There are a couple of examples given in the new guidance of how this might work in practice but the one which might have been most useful goes noticeably unanswered: a dismissed worker submits a DSAR to his previous employer and states that it will be withdrawn if the employer agrees to an increased financial package. The employer refuses to comply with the DSAR as it therefore considers the request manifestly unfounded — and there the example ends, with no indication at all from the ICO as to whether it would support that position. Why not? There is no guidance either as to whether it would make any difference if the offer to drop the DSAR is made only in without prejudice correspondence, though it would seem perverse to suggest that it would – you either have an intent to exercise your right of access or you don’t, and particularly having regard to the reference above to “other communications“, how you give away that you don’t should surely not be relevant.
In reality, however, the requester is likely to say that they were genuinely interested in seeing their personal data to help them in an actual or threatened claim, at least until that became unnecessary through your agreeing to pay them large sums of money. As a result, they may portray their agreement to drop their DSAR on the reaching of a satisfactory settlement not as improper leverage, but instead as a thoughtful courtesy to the former employer, and that would be a tough argument for the employer to overcome. It would be interesting to know how many employee DSARs are proceeded with despite otherwise acceptable settlement terms having been reached – my assumption is very few indeed.
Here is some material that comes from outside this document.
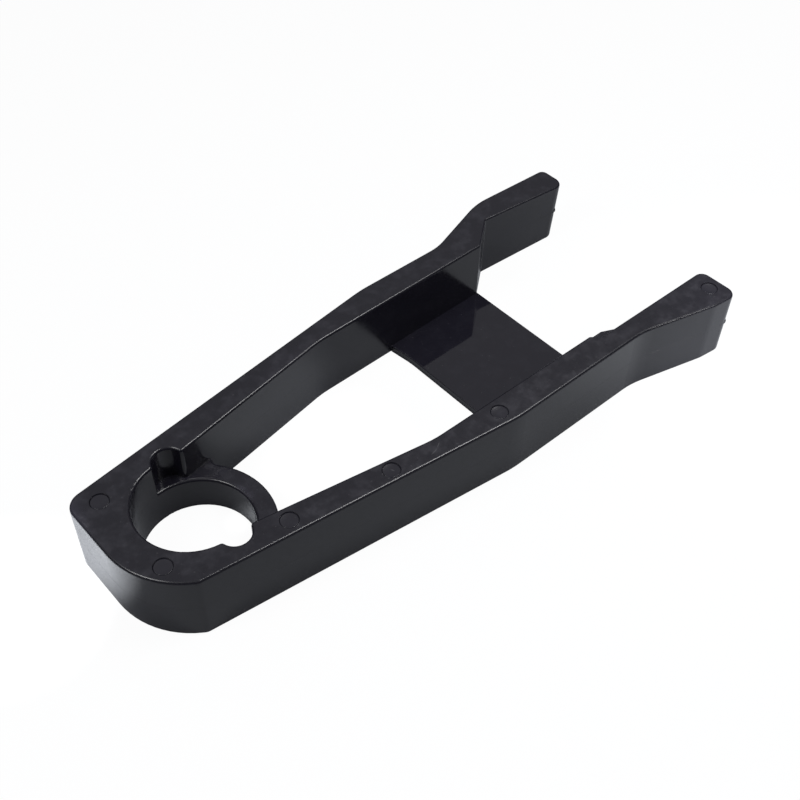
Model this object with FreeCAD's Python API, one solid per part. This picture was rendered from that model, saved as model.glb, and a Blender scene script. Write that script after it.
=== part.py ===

Employers may have good reason to doubt that an employee’s actual or prospective claims against them would possibly be assisted by a DSAR. You may well also consider that in reality your employee is even less interested in reviewing thousands of bits of paper, almost all of which he has seen before anyway, than you are in producing them. But in either case, the burden of proving the application of the exemption lies with the employer and the new guidance makes it clear that the word “manifestly” imposes a much higher threshold than just HR’s natural suspicion, scepticism or terminally-corroded faith in human nature.
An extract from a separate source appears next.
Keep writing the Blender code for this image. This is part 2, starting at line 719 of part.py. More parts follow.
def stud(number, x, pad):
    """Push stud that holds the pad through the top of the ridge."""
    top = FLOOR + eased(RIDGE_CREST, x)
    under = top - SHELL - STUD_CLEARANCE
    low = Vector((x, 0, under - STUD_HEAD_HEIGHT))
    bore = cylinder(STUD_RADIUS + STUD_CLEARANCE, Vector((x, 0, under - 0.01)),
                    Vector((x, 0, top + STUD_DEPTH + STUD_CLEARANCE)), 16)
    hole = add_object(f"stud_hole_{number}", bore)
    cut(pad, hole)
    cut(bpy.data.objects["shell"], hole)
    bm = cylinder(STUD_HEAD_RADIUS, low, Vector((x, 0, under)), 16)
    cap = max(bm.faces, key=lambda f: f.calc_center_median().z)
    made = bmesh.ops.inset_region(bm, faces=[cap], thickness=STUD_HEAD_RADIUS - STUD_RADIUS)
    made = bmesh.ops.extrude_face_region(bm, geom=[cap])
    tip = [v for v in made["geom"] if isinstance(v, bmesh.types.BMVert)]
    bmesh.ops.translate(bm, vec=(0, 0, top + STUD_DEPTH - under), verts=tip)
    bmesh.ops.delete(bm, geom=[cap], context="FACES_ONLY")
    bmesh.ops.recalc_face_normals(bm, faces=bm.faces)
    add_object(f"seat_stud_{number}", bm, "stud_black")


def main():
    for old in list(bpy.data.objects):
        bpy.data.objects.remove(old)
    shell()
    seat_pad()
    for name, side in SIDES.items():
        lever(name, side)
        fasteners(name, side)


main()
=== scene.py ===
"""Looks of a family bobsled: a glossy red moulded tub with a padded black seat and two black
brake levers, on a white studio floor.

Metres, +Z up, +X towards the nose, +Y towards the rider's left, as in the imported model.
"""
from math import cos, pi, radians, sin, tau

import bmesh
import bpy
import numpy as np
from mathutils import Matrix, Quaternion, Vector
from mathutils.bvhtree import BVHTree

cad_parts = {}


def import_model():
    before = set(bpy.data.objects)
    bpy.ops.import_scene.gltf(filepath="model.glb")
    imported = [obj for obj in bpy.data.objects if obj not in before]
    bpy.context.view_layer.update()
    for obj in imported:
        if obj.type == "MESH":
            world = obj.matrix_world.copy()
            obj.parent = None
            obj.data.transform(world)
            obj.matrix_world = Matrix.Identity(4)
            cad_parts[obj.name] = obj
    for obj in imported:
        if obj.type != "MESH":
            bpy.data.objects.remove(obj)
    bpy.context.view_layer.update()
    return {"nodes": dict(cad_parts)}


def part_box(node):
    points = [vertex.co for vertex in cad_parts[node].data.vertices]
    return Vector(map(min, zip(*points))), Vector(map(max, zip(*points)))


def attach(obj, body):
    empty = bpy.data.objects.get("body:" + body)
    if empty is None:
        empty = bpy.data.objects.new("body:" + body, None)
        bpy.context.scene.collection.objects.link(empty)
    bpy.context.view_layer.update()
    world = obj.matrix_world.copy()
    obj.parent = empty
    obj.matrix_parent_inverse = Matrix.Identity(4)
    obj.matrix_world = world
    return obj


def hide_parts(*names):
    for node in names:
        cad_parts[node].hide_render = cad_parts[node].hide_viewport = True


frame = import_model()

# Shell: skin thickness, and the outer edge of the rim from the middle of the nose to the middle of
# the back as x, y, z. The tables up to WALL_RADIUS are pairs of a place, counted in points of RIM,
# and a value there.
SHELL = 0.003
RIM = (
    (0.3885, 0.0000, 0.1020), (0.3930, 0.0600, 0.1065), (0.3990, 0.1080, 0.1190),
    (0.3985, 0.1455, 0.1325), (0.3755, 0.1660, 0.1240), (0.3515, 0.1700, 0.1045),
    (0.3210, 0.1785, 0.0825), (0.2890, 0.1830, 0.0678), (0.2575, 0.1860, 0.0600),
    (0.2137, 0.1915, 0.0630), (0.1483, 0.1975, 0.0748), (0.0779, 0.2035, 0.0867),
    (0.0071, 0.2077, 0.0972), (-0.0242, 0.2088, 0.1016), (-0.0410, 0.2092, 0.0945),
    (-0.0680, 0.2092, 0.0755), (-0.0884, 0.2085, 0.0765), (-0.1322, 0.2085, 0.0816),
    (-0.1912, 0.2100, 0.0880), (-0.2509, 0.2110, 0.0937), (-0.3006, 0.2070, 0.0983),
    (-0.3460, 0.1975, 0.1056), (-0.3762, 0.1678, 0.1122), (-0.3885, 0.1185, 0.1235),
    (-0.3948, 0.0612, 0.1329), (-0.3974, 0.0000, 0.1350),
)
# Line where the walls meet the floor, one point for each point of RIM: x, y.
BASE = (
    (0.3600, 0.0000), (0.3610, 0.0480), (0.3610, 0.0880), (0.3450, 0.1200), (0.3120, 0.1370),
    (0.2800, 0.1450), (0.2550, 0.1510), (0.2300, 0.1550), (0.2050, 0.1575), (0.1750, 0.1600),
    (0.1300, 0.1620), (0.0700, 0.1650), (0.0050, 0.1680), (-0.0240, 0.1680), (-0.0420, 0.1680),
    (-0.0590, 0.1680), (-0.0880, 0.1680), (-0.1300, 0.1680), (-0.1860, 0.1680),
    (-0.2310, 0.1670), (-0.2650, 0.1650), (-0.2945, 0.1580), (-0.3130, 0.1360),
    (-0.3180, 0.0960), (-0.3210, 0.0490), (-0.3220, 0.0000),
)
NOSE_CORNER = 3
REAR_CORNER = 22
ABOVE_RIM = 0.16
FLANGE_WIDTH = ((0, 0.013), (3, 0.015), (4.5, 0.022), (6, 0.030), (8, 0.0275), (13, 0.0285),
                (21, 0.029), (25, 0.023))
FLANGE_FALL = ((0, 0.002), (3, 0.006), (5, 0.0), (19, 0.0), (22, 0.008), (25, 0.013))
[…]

So the new guidance is not much help on the “unfounded” front. What about requests which are “manifestly excessive”? Again, the threshold is very much higher than compliance merely being a burden or the request being phrased in terms far wider than you believe are required to shed light on some current dispute with your employee. However, there are some factors to be seen to consider which you might try to rely upon at least to seek to narrow the search: how broad is the information requested, the nature of the relationship between you and the requester (the answer “on its knees” will not help you here – indeed, just the opposite, since that increases the requester’s likely interest in seeing that data), whether a refusal to provide the information may cause substantive damage to someone, and “your available resources“.
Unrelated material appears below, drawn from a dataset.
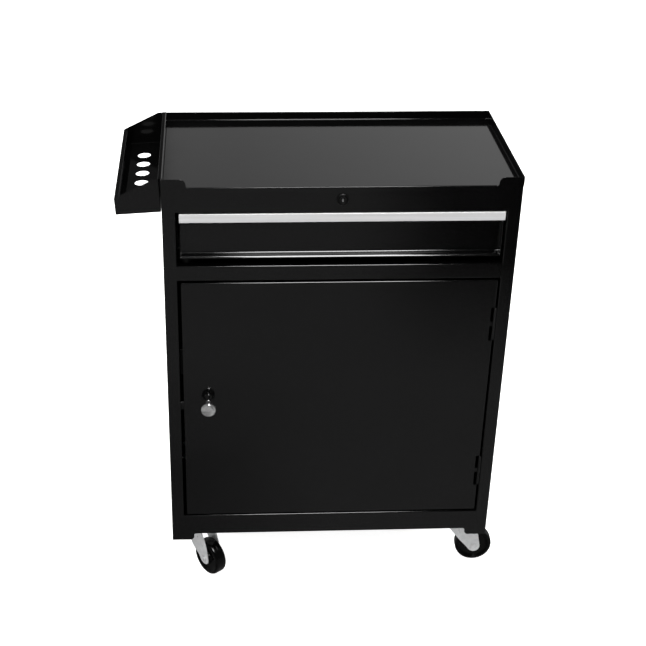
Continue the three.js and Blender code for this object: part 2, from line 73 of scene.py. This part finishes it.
def shader(name, **values):
    """A node material with one Principled shader; values set its own sockets."""
    mat = bpy.data.materials.new(name)
    mat.use_nodes = True
    bsdf = mat.node_tree.nodes["Principled BSDF"]
    for key, value in values.items():
        bsdf.inputs[key.replace("_", " ")].default_value = value
    return mat, mat.node_tree, bsdf


def grey(value, tint=(1.0, 1.0, 1.0)):
    """A near-grey colour as red, green, blue and alpha."""
    return (value * tint[0], value * tint[1], value * tint[2], 1.0)


def noise(tree, scale, detail=3.0, rough=0.5, stretch=(1, 1, 1)):
    """Noise in the object's own metres; scale is in features per metre."""
    coord = tree.nodes.new("ShaderNodeTexCoord")
    mapping = tree.nodes.new("ShaderNodeMapping")
    mapping.inputs["Scale"].default_value = stretch
    tex = tree.nodes.new("ShaderNodeTexNoise")
    tex.inputs["Scale"].default_value = scale
    tex.inputs["Detail"].default_value = detail
    tex.inputs["Roughness"].default_value = rough
    tree.links.new(coord.outputs["Object"], mapping.inputs["Vector"])
    tree.links.new(mapping.outputs["Vector"], tex.inputs["Vector"])
    return tex.outputs["Fac"]


def spread(tree, fac, low, high, from_low=0.3, from_high=0.7):
    """Maps a range of one value onto another, and holds it at the ends."""
    node = tree.nodes.new("ShaderNodeMapRange")
    node.inputs["From Min"].default_value = from_low
    node.inputs["From Max"].default_value = from_high
    node.inputs["To Min"].default_value = low
    node.inputs["To Max"].default_value = high
    tree.links.new(fac, node.inputs["Value"])
    return node.outputs["Result"]


def calculate(tree, operation, *values):
    """A maths node; each value is a socket or a plain number."""
    node = tree.nodes.new("ShaderNodeMath")
    node.operation = operation
    for socket, value in zip(node.inputs, values):
        if isinstance(value, (int, float)):
            socket.default_value = value
        else:
            tree.links.new(value, socket)
    return node.outputs[0]


def vary_colour(tree, bsdf, fac, low, high):
    """Runs the base colour from low to high as fac goes from 0 to 1."""
    mix = tree.nodes.new("ShaderNodeMix")
    mix.data_type = "RGBA"
    mix.inputs["A"].default_value = low
    mix.inputs["B"].default_value = high
    tree.links.new(fac, mix.inputs["Factor"])
    tree.links.new(mix.outputs["Result"], bsdf.inputs["Base Color"])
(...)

Expanding on this, the guidance says that the employer should base its decision on the manifestly excessive question by considering whether the request is “clearly or obviously unreasonable“, and that this in turn depends on “whether the request is proportionate when balanced with the burden or costs involved” in dealing with it. That sounds positive but whatever it says, however, the guidance does not actually mean that – in employers’ eyes, almost all employee DSARs impose a burden and costs totally unrelated to the realistic upside for the requester (hence their being so often dropped in negotiations), but that would not be good reason to dismiss them out of hand.
That said, although on its face the manifestly excessive exemption covers the entire DSAR rather than just discrete parts of it, there may be a good case initially for providing what you can but declining to produce larger or less-accessible subsets of data which you reasonably believe add nothing to the employee’s understanding of his possible rights against you, or where your limited resources for handling DSARs require you to prioritise others. The key will be an ability to defend your thinking. If you rely on one of these exemptions you need to be able to explain why to both the employee and the ICO, and that will require specific reference to these factors if you are to have any chance of holding your line successfully. So if this new guidance is a post-Brexit attempt to unshackle data rights from the dead hand of the GDPR, it is a bit of a flop. It may be that the ICO and UK courts will be a little more flexible around the margins than hitherto, but it would be a brave employer which would bank on it. In the end, the new guidance makes clear that the rights of access to one’s personal data are paramount and that if you decide to play fast and loose with them under these exemptions without the necessary strength of background evidence, it will still all end in tears very quickly.